(Foto: Gonzalo Córdova/GEC)
(Foto: Gonzalo Córdova/GEC)

Las tragedias en Perú no suelen estar aisladas ni ser individuales. Detrás de cada noticia que nos indigna y rompe el corazón, suele haber una suma de dramas y precariedades que pasan desapercibidos. Como ocurre en el caso de la niña de 4 años secuestrada, violada y asesinada en Independencia.

La mamá de esa niña la tuvo a los 18 años. Dos años después, tuvo otra niña más con el mismo hombre. Al poco tiempo, este migró en busca de trabajo, así que ella se quedó a cargo de las dos pequeñas. El último sábado, ella salió a una yunza y dejó a sus dos hijas en casa junto a una prima de 9. Al amanecer el domingo, una de ellas había sido asesinada por un chico de 15 años, haciendo realidad la peor pesadilla de cualquier madre: desatender a una hija por un momento y no volverla a ver más. En ese contexto de dolor, la mamá fue responsabilizada por vecinos de ser la principal culpable de la desaparición de su hija y casi termina linchada.

Si bien la tragedia tuvo su lado más cruel en el brutal asesinato de la niña, la cadena de violencia se extiende. Es el caso de una madre sola, un padre ausente, una ciudad vulgarmente insegura y una sociedad que prefiere echarle toda la culpa a la madre antes que al desalmado que cometió el crimen.

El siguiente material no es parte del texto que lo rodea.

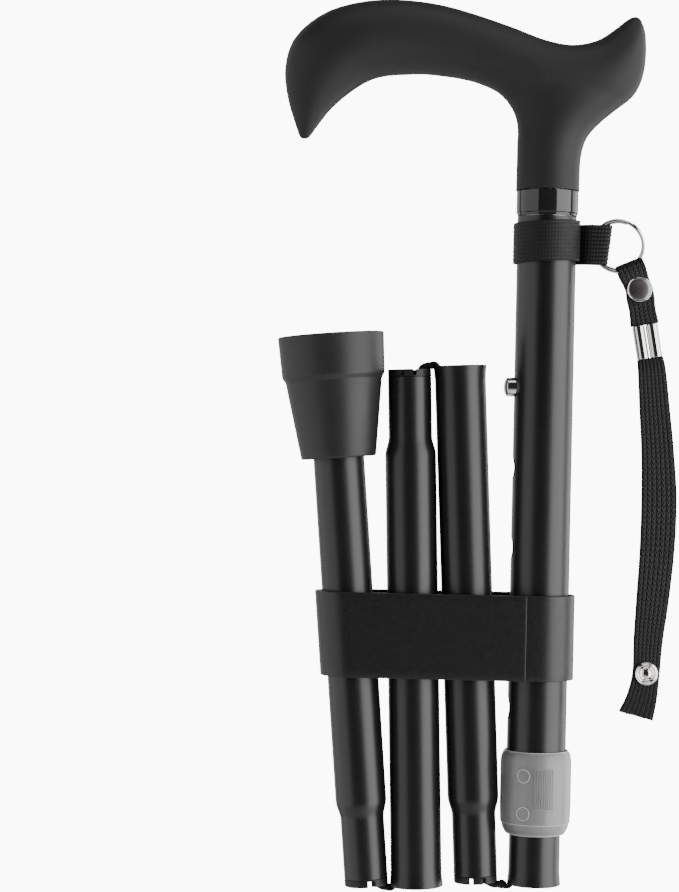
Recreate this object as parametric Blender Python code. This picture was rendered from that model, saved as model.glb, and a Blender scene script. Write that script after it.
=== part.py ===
"""Folding support cane with a derby handle, stored folded: the four tube sections stand side by side
inside a storage band, and the wrist strap hangs from a split ring. Metres, +Z up, shaft axis on Z.
The origin is on the shaft axis where the palm rests on the handle."""

import math

import bmesh
import bpy
from mathutils import Matrix, Vector

# Gaps
TOUCH = 0.0003  # between two pieces that touch
ROUND = 32  # sides of a turned piece

# Tubes
OUTER_RADIUS = 0.011  # upper tube, outside
OUTER_WALL = 0.0012
TUBE_RADIUS = 0.0095  # telescoping tube and the folding sections, outside
TUBE_WALL = 0.0010
FLARE_RADIUS = TUBE_RADIUS + 0.0005  # each mouth opens out a little
FLARE_LENGTH = 0.0050
NECK_RADIUS = TUBE_RADIUS - 0.0014  # the swaged male end
NECK_LENGTH = 0.026
SHOULDER_LENGTH = 0.005
SECTION_LENGTH = 0.1925  # male end to mouth
FOOT_SECTION_TUBE = SECTION_LENGTH - 0.0025  # the last section, male end to the end inside the foot
INNER_LENGTH = 0.205  # telescoping tube

# Heights above the mouth of the telescoping tube
COLLAR_BOTTOM = 0.0176
COLLAR_HEIGHT = 0.0332
RING_BOTTOM = 0.2486
RING_HEIGHT = 0.0096
TOP_HOLE = 0.1851
HOLE_PITCH = 0.030
HOLE_COUNT = 5
BAND_BOTTOM = 0.0766
BAND_HEIGHT = 0.0314
WEBBING_MIDDLE = 0.2394
WEBBING_HEIGHT = 0.0149
PALM_ABOVE_RING = 0.056  # from the ring's top to the palm's resting point

# Folds, from the telescoping tube outwards
LEANS = (2.92, 1.93, 4.89)  # degrees each section leans from the shaft axis when folded
HALF_SPACINGS = (0.01075, 0.0094, 0.00925)  # hinge point to either tube axis
HINGE_PAST_MOUTH = 0.0010
HINGE_PAST_NECK = 0.0020

# Snap button
BUTTON_RADIUS = 0.0036
BUTTON_OUT = 0.0039  # past the upper tube
BUTTON_ROOM = 0.00045  # round the button in its holes
BUTTON_FLANGE = 0.0010
BUTTON_FLANGE_HEIGHT = 0.0008
LEAF_THICKNESS = 0.0006
LEAF_WIDTH = 0.0070
LEAF_LENGTH = 0.026

# Collar
COLLAR_RADIUS = OUTER_RADIUS + 0.0022
COLLAR_LIP = 0.0024
COLLAR_SHOULDER = 0.0022
BUSH_HEIGHT = 0.0057
BUSH_WALL = 0.0018
BUSH_SPLIT = 0.0020

# Ring and tenon under the handle
RING_RADIUS = OUTER_RADIUS + 0.0005
TENON_RADIUS = OUTER_RADIUS - 0.0015
TENON_DOWN = 0.035
TENON_UP = 0.030

# Elastic cord and what holds it
CORD_RADIUS = 0.0018
CORD_KNOT_RADIUS = 0.0034
CORD_KNOT_LENGTH = 0.0060
CORD_ROOM = 0.0005
CORD_TUCK = 0.013  # how far each loop reaches into its tubes
CORD_RISE = 0.0022  # how far a loop stands past the hinge point
ANCHOR_HEIGHT = 0.006
TOP_ANCHOR_AT = 0.140
END_RIM = 0.0028
END_SPIGOT = 0.0092
END_BORE = 0.0058
END_SLOT_WIDTH = 0.0013
END_SLOT_DEPTH = 0.0022
END_SLOTS = 4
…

Que la mamá haya salido una noche –da lo mismo si a trabajar o a una fiesta– no puede justificar en nada, ni por un segundo, al quinceañero asesino. Que una madre tenga un descuido no la hace cómplice ni responsable de una tragedia como esta.

No debería ser tan difícil entender que el asesino y violador fue él. Más bien, el cargamontón que se ha levantado contra ella demuestra que somos una sociedad sin sentido de solidaridad y que prefiere mantenerse ciega ante la injusticia estructural que miles de madres solas sufren.